● **WRITTEN TASK**: Set down, exactly as they appear, the lines from the line holding "item.data.materials.clear()" through the line holding "obj.data.transform(world)", inclusive; output nothing outside that range.

● **GIVEN INFORMATION**:
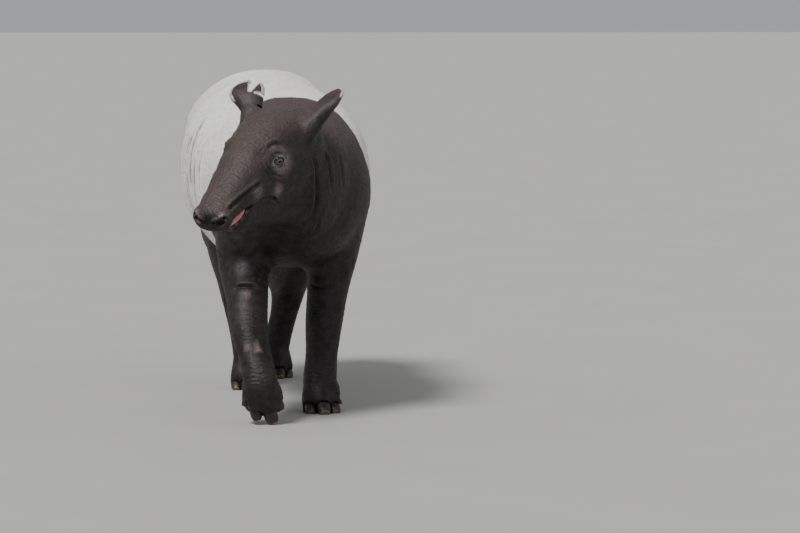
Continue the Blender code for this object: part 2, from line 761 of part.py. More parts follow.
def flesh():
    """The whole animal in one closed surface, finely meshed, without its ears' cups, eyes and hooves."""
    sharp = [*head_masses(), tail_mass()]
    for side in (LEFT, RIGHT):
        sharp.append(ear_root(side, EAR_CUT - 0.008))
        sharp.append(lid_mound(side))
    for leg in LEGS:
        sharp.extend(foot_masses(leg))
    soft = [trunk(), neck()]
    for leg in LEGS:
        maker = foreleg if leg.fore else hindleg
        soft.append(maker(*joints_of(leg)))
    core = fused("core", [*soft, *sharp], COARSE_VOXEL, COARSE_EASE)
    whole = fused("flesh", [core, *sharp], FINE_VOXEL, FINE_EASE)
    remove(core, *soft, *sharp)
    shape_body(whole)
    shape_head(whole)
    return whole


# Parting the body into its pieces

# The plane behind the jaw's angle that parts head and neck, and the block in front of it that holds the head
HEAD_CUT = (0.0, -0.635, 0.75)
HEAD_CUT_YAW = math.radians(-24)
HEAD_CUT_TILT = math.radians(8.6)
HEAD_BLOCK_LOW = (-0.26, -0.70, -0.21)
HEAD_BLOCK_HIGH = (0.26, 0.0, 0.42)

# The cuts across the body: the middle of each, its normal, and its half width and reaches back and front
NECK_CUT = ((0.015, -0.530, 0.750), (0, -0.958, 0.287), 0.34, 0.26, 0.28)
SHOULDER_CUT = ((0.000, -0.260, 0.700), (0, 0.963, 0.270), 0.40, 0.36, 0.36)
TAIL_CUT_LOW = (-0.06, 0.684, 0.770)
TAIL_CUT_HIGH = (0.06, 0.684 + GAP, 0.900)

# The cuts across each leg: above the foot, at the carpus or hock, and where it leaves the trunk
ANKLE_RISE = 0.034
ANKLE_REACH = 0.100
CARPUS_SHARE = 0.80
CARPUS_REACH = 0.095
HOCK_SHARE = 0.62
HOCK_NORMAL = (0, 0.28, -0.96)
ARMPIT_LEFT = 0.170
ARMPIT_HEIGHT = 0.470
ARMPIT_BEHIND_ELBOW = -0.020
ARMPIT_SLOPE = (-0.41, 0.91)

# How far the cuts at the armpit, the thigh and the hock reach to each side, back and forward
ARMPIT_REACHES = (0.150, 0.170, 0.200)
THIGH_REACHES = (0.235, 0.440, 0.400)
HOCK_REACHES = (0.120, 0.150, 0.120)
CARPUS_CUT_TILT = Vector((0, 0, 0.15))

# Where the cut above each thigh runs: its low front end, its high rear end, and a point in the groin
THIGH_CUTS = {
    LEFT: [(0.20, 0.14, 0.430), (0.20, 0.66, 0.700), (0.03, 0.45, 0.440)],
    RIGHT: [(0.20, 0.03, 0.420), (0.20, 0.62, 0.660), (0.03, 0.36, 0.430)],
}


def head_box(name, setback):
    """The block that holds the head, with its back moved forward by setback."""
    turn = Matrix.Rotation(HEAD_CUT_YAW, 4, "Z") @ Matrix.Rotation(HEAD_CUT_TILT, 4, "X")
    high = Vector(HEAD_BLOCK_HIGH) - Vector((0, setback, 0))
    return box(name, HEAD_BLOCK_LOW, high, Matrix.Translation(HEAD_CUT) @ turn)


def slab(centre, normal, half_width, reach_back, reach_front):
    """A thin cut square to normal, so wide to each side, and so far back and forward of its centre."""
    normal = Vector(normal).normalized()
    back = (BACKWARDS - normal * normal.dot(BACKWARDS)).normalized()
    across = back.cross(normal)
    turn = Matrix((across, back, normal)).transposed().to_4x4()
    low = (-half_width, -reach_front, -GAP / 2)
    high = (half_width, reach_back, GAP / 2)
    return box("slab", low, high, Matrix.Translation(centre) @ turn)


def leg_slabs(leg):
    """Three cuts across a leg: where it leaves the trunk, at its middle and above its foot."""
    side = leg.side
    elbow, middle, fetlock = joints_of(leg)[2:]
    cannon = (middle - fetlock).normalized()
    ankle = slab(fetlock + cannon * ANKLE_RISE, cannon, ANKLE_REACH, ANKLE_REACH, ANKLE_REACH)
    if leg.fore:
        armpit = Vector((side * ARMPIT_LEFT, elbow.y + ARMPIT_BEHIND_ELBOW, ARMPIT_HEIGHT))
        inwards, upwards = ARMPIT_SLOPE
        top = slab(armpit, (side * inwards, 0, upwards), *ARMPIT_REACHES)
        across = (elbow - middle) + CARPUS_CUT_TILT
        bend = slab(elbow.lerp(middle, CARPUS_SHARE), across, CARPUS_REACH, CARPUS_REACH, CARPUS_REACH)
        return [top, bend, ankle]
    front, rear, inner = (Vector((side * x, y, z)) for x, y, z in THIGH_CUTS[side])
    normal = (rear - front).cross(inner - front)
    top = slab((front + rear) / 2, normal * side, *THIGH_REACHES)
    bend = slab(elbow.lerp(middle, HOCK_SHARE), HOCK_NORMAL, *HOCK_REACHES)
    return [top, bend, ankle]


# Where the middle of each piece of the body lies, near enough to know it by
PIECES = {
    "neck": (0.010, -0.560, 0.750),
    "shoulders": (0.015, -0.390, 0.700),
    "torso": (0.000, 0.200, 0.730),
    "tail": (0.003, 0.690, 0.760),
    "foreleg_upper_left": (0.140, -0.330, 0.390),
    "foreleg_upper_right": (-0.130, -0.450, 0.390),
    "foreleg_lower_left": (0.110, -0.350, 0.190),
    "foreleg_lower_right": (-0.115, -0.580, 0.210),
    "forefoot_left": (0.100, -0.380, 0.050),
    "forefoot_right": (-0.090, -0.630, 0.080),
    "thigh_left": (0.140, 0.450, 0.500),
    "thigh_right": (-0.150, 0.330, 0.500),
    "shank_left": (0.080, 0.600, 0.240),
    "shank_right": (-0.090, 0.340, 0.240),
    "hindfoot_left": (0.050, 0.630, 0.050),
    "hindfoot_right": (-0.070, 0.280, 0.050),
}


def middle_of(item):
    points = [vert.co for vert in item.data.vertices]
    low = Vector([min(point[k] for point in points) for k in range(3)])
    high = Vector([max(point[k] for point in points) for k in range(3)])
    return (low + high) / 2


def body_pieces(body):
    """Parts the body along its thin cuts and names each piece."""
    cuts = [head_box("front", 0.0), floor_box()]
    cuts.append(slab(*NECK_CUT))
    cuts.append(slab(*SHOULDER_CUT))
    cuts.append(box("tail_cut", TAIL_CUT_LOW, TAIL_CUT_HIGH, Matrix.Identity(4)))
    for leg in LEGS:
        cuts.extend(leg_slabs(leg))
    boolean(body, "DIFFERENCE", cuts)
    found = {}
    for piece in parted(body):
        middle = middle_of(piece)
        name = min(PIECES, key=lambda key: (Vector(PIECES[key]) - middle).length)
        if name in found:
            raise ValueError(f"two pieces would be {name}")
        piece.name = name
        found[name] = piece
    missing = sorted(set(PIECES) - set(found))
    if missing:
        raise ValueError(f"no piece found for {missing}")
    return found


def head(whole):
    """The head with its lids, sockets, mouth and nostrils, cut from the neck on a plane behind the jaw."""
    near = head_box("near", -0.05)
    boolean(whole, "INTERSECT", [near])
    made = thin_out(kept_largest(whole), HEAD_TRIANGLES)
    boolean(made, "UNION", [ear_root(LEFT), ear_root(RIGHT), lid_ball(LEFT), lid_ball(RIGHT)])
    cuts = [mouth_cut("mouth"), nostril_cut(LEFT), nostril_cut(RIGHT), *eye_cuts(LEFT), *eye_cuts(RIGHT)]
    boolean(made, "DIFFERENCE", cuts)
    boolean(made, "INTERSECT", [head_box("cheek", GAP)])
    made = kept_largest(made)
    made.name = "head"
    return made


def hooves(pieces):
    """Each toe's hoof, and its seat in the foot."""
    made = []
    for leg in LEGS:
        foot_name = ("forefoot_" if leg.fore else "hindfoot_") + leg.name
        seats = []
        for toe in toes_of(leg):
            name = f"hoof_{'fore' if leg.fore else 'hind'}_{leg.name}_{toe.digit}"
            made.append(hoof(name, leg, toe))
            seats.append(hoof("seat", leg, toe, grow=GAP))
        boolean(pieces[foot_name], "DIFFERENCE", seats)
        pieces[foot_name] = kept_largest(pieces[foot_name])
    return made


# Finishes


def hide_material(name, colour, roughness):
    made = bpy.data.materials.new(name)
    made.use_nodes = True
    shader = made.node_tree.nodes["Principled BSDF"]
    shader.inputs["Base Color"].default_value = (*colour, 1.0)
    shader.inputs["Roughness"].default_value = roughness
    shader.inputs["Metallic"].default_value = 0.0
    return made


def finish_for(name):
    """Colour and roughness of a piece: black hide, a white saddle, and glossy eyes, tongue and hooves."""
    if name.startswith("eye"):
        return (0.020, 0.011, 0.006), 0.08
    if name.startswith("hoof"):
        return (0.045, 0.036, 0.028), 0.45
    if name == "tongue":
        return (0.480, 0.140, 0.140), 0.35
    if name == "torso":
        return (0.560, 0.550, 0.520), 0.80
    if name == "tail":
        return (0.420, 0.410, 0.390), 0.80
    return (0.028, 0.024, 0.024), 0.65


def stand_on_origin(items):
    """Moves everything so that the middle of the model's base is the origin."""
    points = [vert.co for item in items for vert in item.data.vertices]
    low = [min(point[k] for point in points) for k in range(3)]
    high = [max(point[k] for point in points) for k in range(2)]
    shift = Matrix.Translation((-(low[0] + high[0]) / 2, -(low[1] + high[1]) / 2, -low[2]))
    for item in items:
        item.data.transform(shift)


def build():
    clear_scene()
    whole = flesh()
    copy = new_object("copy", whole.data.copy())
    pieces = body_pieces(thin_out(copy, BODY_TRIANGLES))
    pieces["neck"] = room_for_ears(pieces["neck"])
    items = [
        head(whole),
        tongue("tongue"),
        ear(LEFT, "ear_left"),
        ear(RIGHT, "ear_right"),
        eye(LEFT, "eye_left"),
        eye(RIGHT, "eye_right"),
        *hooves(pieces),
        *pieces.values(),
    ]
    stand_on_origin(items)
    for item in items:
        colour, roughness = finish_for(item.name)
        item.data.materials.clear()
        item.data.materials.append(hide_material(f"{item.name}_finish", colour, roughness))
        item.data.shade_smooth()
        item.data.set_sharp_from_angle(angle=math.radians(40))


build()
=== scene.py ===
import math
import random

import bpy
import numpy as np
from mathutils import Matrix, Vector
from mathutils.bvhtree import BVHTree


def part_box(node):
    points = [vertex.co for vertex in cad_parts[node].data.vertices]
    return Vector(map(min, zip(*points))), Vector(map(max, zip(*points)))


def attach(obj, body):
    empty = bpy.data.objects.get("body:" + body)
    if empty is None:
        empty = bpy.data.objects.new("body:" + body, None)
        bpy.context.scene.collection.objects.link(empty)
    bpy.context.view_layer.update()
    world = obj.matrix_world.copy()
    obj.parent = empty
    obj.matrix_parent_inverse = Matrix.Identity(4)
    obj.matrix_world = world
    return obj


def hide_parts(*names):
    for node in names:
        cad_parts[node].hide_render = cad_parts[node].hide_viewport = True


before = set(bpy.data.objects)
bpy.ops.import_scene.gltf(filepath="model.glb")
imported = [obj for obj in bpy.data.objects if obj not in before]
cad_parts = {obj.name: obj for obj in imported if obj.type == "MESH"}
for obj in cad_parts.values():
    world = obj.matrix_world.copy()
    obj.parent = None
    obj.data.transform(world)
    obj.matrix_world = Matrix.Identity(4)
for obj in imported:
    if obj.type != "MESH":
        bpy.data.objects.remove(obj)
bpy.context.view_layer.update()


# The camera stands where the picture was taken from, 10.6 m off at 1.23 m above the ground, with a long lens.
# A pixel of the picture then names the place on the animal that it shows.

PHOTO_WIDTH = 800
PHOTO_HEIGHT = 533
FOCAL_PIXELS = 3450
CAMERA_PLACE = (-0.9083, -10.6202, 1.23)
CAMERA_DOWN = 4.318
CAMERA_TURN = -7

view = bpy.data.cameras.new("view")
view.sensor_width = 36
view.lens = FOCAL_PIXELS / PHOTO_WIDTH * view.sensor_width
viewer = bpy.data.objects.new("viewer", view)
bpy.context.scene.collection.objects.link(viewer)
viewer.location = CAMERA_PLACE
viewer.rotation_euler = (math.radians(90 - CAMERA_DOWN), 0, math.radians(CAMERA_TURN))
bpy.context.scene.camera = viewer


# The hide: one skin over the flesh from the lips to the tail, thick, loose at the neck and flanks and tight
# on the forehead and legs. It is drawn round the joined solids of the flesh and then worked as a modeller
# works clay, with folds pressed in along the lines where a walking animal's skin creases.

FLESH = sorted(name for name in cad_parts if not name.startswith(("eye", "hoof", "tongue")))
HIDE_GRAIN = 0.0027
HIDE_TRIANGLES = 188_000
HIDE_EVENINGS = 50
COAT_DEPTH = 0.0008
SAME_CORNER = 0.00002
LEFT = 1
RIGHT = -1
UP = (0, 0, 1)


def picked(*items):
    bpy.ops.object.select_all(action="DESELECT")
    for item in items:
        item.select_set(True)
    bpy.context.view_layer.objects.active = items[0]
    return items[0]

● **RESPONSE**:
        item.data.materials.clear()
        item.data.materials.append(hide_material(f"{item.name}_finish", colour, roughness))
        item.data.shade_smooth()
        item.data.set_sharp_from_angle(angle=math.radians(40))


build()
=== scene.py ===
import math
import random

import bpy
import numpy as np
from mathutils import Matrix, Vector
from mathutils.bvhtree import BVHTree


def part_box(node):
    points = [vertex.co for vertex in cad_parts[node].data.vertices]
    return Vector(map(min, zip(*points))), Vector(map(max, zip(*points)))


def attach(obj, body):
    empty = bpy.data.objects.get("body:" + body)
    if empty is None:
        empty = bpy.data.objects.new("body:" + body, None)
        bpy.context.scene.collection.objects.link(empty)
    bpy.context.view_layer.update()
    world = obj.matrix_world.copy()
    obj.parent = empty
    obj.matrix_parent_inverse = Matrix.Identity(4)
    obj.matrix_world = world
    return obj


def hide_parts(*names):
    for node in names:
        cad_parts[node].hide_render = cad_parts[node].hide_viewport = True


before = set(bpy.data.objects)
bpy.ops.import_scene.gltf(filepath="model.glb")
imported = [obj for obj in bpy.data.objects if obj not in before]
cad_parts = {obj.name: obj for obj in imported if obj.type == "MESH"}
for obj in cad_parts.values():
    world = obj.matrix_world.copy()
    obj.parent = None
    obj.data.transform(world)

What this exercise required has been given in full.